Opinião

Livre manifestação dentro do limite

A comunicação de acusações, de seus limites e provas, portanto, é uma obrigação do MP, pois é na qualidade de defensor da sociedade que o procurador ou promotor age

O Ministério Público não foi feito para agradar. Acusar, sua principal função, é por natureza pouco simpática. Afinal, quem gosta de acusadores? Sempre me lembro de Cordeiro Guerra, ministro do STF e promotor de Justiça de origem, que jocosamente dizia que, em filmes, o promotor de Justiça era sempre o personagem antipático, o vilão que buscava a condenação de um inocente com o objetivo de ficar ao final com a mocinha. Brincadeiras à parte, ser membro do Ministério Público não é buscar holofotes para si, não é ser simpático, mas sempre defender no Judiciário, mas também perante toda a população, os direitos da sociedade violados. Acusar, enfim, é defender os direitos das vítimas. Dessa forma, explicar para todos, população e mídia, as acusações realizadas é dever do Ministério Público.

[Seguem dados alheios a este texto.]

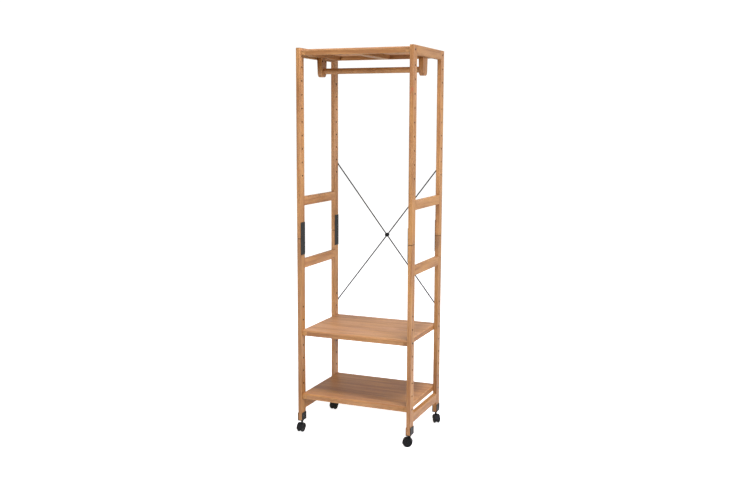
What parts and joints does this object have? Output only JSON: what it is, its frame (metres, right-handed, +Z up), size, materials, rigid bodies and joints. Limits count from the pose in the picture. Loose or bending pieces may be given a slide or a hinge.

Essa orientação norteou toda nossa atuação durante a Operação Lava-Jato. Demonstrou-se aos brasileiros nestes quase quatro anos ser possível desenvolver com sucesso uma investigação de crimes do colarinho branco no país, mesmo com todas as dificuldades que são opostas por leis arcaicas e por uma visão conservadora que insiste, mesmo que nem sempre conscientemente, em acreditar que a política é assim mesmo, e que a governabilidade do país exige que se use dinheiro público para “comprar” apoio no Congresso.

E um dos pilares desse sucesso é justamente a política de comunicação da Lava-Jato, baseada no princípio de que o sigilo em crimes de corrupção e afins somente se justifica em caso de sua necessidade para as investigações. Parte-se de dois princípios: o primeiro é de que o povo tem o direito de saber o que é feito com o dinheiro público; o segundo, de que agentes públicos ou políticos possuem um direito à privacidade mitigado. Quanto a este último, significa dizer que a função pública exige transparência pessoal em um nível superior às pessoas comuns. Não é por outro motivo que o salário dos servidores públicos está acessível a todos na internet, por exemplo.

A comunicação de acusações, de seus limites e provas, portanto, é uma obrigação do Ministério Público, pois é na qualidade de defensor da sociedade que o procurador ou promotor age. Mas o que dizer das manifestações de membros do Ministério Público sobre assuntos gerais, inclusive políticos, de interesse de todo cidadão? A resposta está implícita na pergunta. Não é a qualidade de procurador da República que restringe seus direitos da cidadania, inclusive e especialmente o de livre manifestação do pensamento. Enfim, membros do Ministério Público não são castrados em sua cidadania.

Existem restrições, obviamente, mas elas estão claras na lei e sempre decorrem das suas importantes funções. Ou seja, o membro do Ministério Público não pode exercer política partidária, bem como deve tratar a todos com respeito e urbanidade. Salvo essas restrições, interpretadas limitadamente, pois devem ser confrontadas com direitos individuais garantidos constitucionalmente, são os promotores e procuradores livres em suas manifestações de pensamento, não se podendo lhes impor qualquer censura prévia ou proibição.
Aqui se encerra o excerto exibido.